Copy out each line of the material below with no changes.

Supplied information:
************

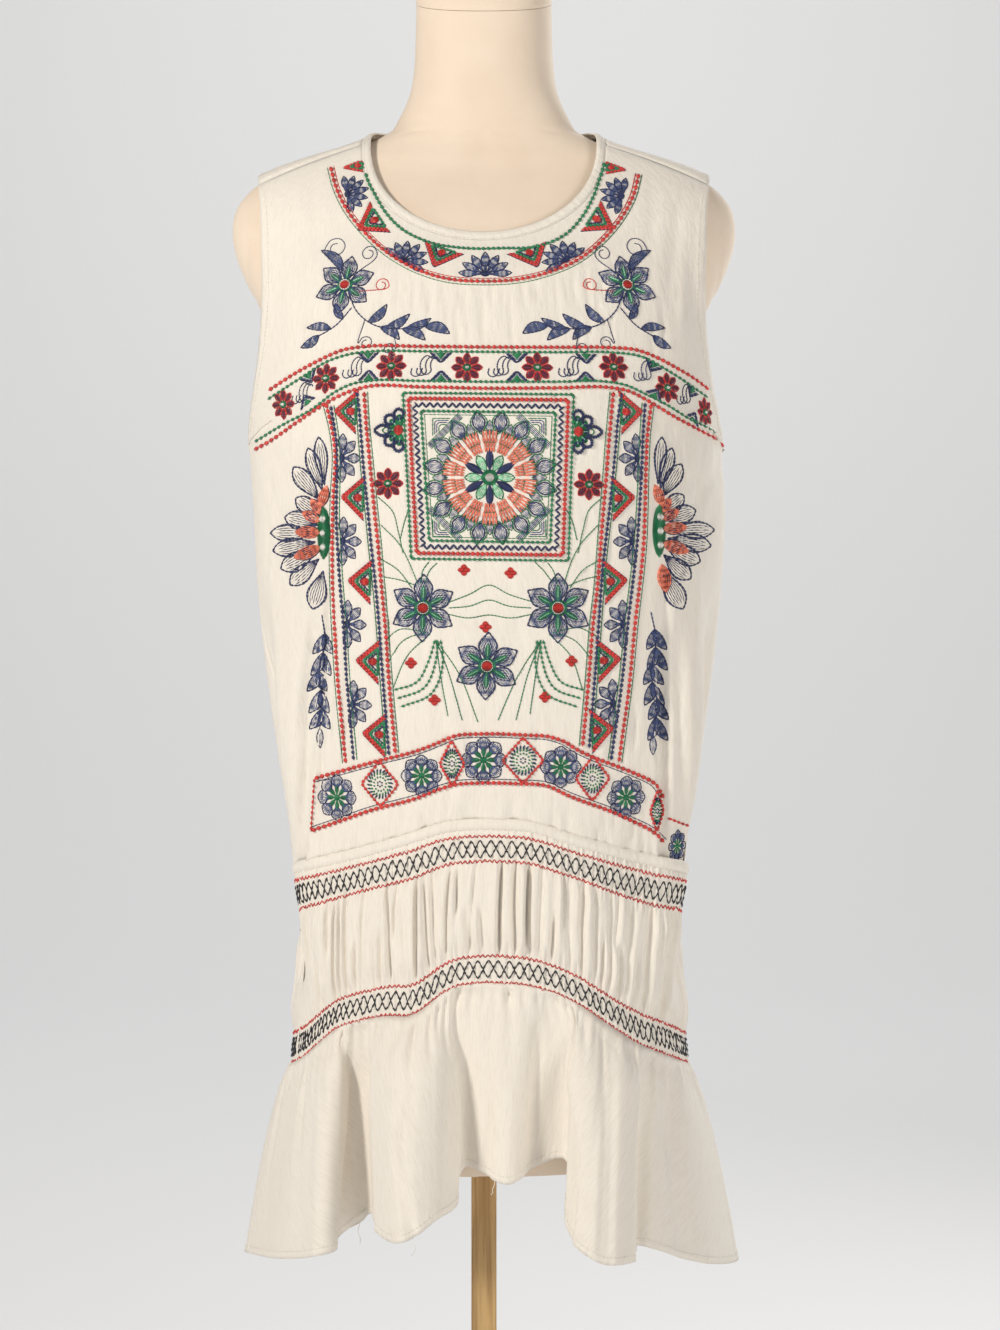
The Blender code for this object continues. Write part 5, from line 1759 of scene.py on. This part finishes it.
# %% Embroider the middle field
for x, y, side in ((402, 430, -1), (575, 431.5, 1)):
    board = spot(x, y, 90 * side)
    for angle in (-78, -40, 0, 40, 78):
        reach = 28 if angle == 0 else 22
        left, right = petal_edges(polar(11, angle), polar(reach, angle), 11, 0.5, 11)
        for edge in (left, right):
            run("navy", board(edge), 0.0022, 2.4)
            run("green", board(edge * 0.72), 0.0009, 2.4)
        satin_petal(board, polar(3, angle), polar(15, angle), 8, "green", 0.55)
        run("mint", board([polar(8, angle), polar(13, angle)]), 0.0008, 2.4, 2.0)
    disc(board, (0, -3.5), 4.6, "red", 0.8, 0.0010, high=1.8)
for x, y in ((388, 483.5), (589, 484.5)):
    star_flower(spot(x, y), 15.5)
for x, y, radius, turn in ((423, 608, 34, 2), (558, 608, 35, 0), (487, 666, 34, 3)):
    six_flower(spot(x, y), radius, turn)
for x, y in ((464, 570), (510.5, 573), (485.5, 627), (411, 663), (571.5, 661), (434.5, 700), (545, 697)):
    four_dot(spot(x, y))
stems = [
    # From the left flower up and out
    [(418, 584), (408, 560), (400, 545), (381, 525)], [(412, 588), (398, 570), (379, 558)],
    [(403, 553), (398, 530), (393, 512), (378, 497)], [(400, 540), (405, 520), (409, 508)],
    [(425, 583), (430, 570), (437, 563)], [(421, 583), (423, 570), (429, 562)], [(415, 585), (400, 580), (384, 577)],
    # From the right flower
    [(564, 584), (572, 560), (580, 545), (598, 525)], [(570, 588), (583, 570), (600, 560)],
    [(578, 553), (583, 530), (589, 510), (603, 497)], [(577, 540), (571, 518), (565, 507)],
    [(553, 583), (543, 570), (535, 562)], [(557, 583), (553, 570), (548, 563)], [(568, 586), (582, 580), (598, 576)],
    # Bridges between the two
    [(447, 603), (470, 594), (489, 585), (508, 594), (533, 602)],
    [(449, 608), (470, 606), (489, 600), (508, 606), (531, 608)],
    [(447, 614), (468, 618), (489, 615), (510, 618), (533, 614)],
    # Long fans that fall beside the lowest flower
    [(436, 640), (447, 668), (462, 720)], [(436, 640), (440, 672), (448, 716)], [(436, 640), (458, 672), (478, 722)],
    [(541, 640), (530, 668), (516, 720)], [(541, 640), (536, 672), (530, 714)], [(541, 640), (519, 674), (498, 720)],
    [(430, 634), (408, 655), (393, 688)], [(427, 632), (404, 640), (388, 662)],
    [(549, 634), (570, 655), (582, 688)], [(552, 632), (574, 640), (592, 660)],
    [(425, 632), (398, 630), (386, 640)], [(556, 632), (580, 628), (596, 636)],
]
for stem in stems:
    run("green", curve(stem), 0.0007, 3.6)
for side in (-1, 1):
    for reach, depth in ((0, 0), (7, 6), (14, 12)):
        arc = curve([
            (489 + side * (54 - reach * 0.4), 640), (489 + side * (60 - reach), 660),
            (489 + side * (72 - reach), 682 + depth), (489 + side * (95 - reach * 0.5), 690 + depth * 1.4),
        ])
        beads("green", arc, 5.0, 3.4, 0.0017, 0.0005)

# %% [markdown]
# ## The half flowers and the sprays
#
# A half flower leans against the outside of each upright band. The curling branches above
# the chest and below the half flowers are this lesson's own plain leaf sprays: a stem,
# paired leaves and two curls, in the same navy and at the same scale.

# %% Embroider the half flowers
half_flower((326, 533), [
    (318.6, 437, 13), (308, 448, 14), (293.5, 467, 17), (296, 498, 16), (285, 517, 18), (270.5, 533, 17),
    (273, 551, 18), (281, 569, 19), (290, 585, 17), (312.5, 609, 19),
], [(327, 486, 9), (312, 499, 9), (303, 512, 10), (296, 532, 12), (295, 558, 12)], -1)
half_flower((657, 531), [
    (662, 437, 12), (672, 448, 13), (681.5, 464, 16), (683.5, 495, 16), (695.5, 510, 18), (714.5, 530, 17),
    (711, 546, 18), (700, 562, 19), (690.5, 579, 18), (683, 609, 20),
], [(655, 485, 9), (669.5, 498, 9), (678, 510, 10), (686, 527, 12), (688, 552, 12), (666, 592, 13)], 1)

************

Expected output:
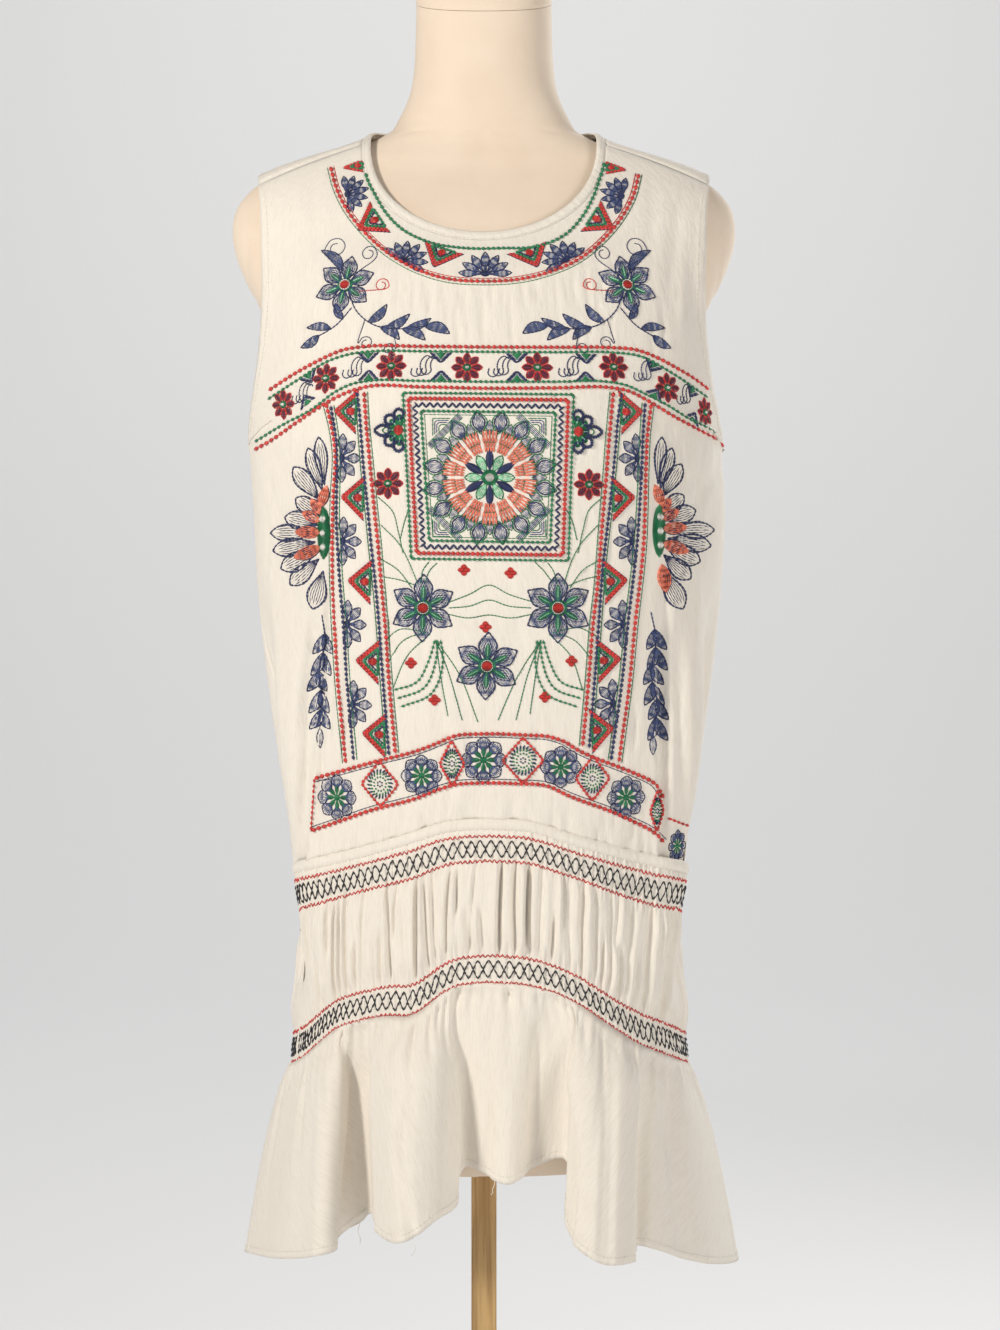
The Blender code for this object continues. Write part 5, from line 1759 of scene.py on. This part finishes it.
# %% Embroider the middle field
for x, y, side in ((402, 430, -1), (575, 431.5, 1)):
    board = spot(x, y, 90 * side)
    for angle in (-78, -40, 0, 40, 78):
        reach = 28 if angle == 0 else 22
        left, right = petal_edges(polar(11, angle), polar(reach, angle), 11, 0.5, 11)
        for edge in (left, right):
            run("navy", board(edge), 0.0022, 2.4)
            run("green", board(edge * 0.72), 0.0009, 2.4)
        satin_petal(board, polar(3, angle), polar(15, angle), 8, "green", 0.55)
        run("mint", board([polar(8, angle), polar(13, angle)]), 0.0008, 2.4, 2.0)
    disc(board, (0, -3.5), 4.6, "red", 0.8, 0.0010, high=1.8)
for x, y in ((388, 483.5), (589, 484.5)):
    star_flower(spot(x, y), 15.5)
for x, y, radius, turn in ((423, 608, 34, 2), (558, 608, 35, 0), (487, 666, 34, 3)):
    six_flower(spot(x, y), radius, turn)
for x, y in ((464, 570), (510.5, 573), (485.5, 627), (411, 663), (571.5, 661), (434.5, 700), (545, 697)):
    four_dot(spot(x, y))
stems = [
    # From the left flower up and out
    [(418, 584), (408, 560), (400, 545), (381, 525)], [(412, 588), (398, 570), (379, 558)],
    [(403, 553), (398, 530), (393, 512), (378, 497)], [(400, 540), (405, 520), (409, 508)],
    [(425, 583), (430, 570), (437, 563)], [(421, 583), (423, 570), (429, 562)], [(415, 585), (400, 580), (384, 577)],
    # From the right flower
    [(564, 584), (572, 560), (580, 545), (598, 525)], [(570, 588), (583, 570), (600, 560)],
    [(578, 553), (583, 530), (589, 510), (603, 497)], [(577, 540), (571, 518), (565, 507)],
    [(553, 583), (543, 570), (535, 562)], [(557, 583), (553, 570), (548, 563)], [(568, 586), (582, 580), (598, 576)],
    # Bridges between the two
    [(447, 603), (470, 594), (489, 585), (508, 594), (533, 602)],
    [(449, 608), (470, 606), (489, 600), (508, 606), (531, 608)],
    [(447, 614), (468, 618), (489, 615), (510, 618), (533, 614)],
    # Long fans that fall beside the lowest flower
    [(436, 640), (447, 668), (462, 720)], [(436, 640), (440, 672), (448, 716)], [(436, 640), (458, 672), (478, 722)],
    [(541, 640), (530, 668), (516, 720)], [(541, 640), (536, 672), (530, 714)], [(541, 640), (519, 674), (498, 720)],
    [(430, 634), (408, 655), (393, 688)], [(427, 632), (404, 640), (388, 662)],
    [(549, 634), (570, 655), (582, 688)], [(552, 632), (574, 640), (592, 660)],
    [(425, 632), (398, 630), (386, 640)], [(556, 632), (580, 628), (596, 636)],
]
for stem in stems:
    run("green", curve(stem), 0.0007, 3.6)
for side in (-1, 1):
    for reach, depth in ((0, 0), (7, 6), (14, 12)):
        arc = curve([
            (489 + side * (54 - reach * 0.4), 640), (489 + side * (60 - reach), 660),
            (489 + side * (72 - reach), 682 + depth), (489 + side * (95 - reach * 0.5), 690 + depth * 1.4),
        ])
        beads("green", arc, 5.0, 3.4, 0.0017, 0.0005)

# %% [markdown]
# ## The half flowers and the sprays
#
# A half flower leans against the outside of each upright band. The curling branches above
# the chest and below the half flowers are this lesson's own plain leaf sprays: a stem,
# paired leaves and two curls, in the same navy and at the same scale.

# %% Embroider the half flowers
half_flower((326, 533), [
    (318.6, 437, 13), (308, 448, 14), (293.5, 467, 17), (296, 498, 16), (285, 517, 18), (270.5, 533, 17),
    (273, 551, 18), (281, 569, 19), (290, 585, 17), (312.5, 609, 19),
], [(327, 486, 9), (312, 499, 9), (303, 512, 10), (296, 532, 12), (295, 558, 12)], -1)
half_flower((657, 531), [
    (662, 437, 12), (672, 448, 13), (681.5, 464, 16), (683.5, 495, 16), (695.5, 510, 18), (714.5, 530, 17),
    (711, 546, 18), (700, 562, 19), (690.5, 579, 18), (683, 609, 20),
], [(655, 485, 9), (669.5, 498, 9), (678, 510, 10), (686, 527, 12), (688, 552, 12), (666, 592, 13)], 1)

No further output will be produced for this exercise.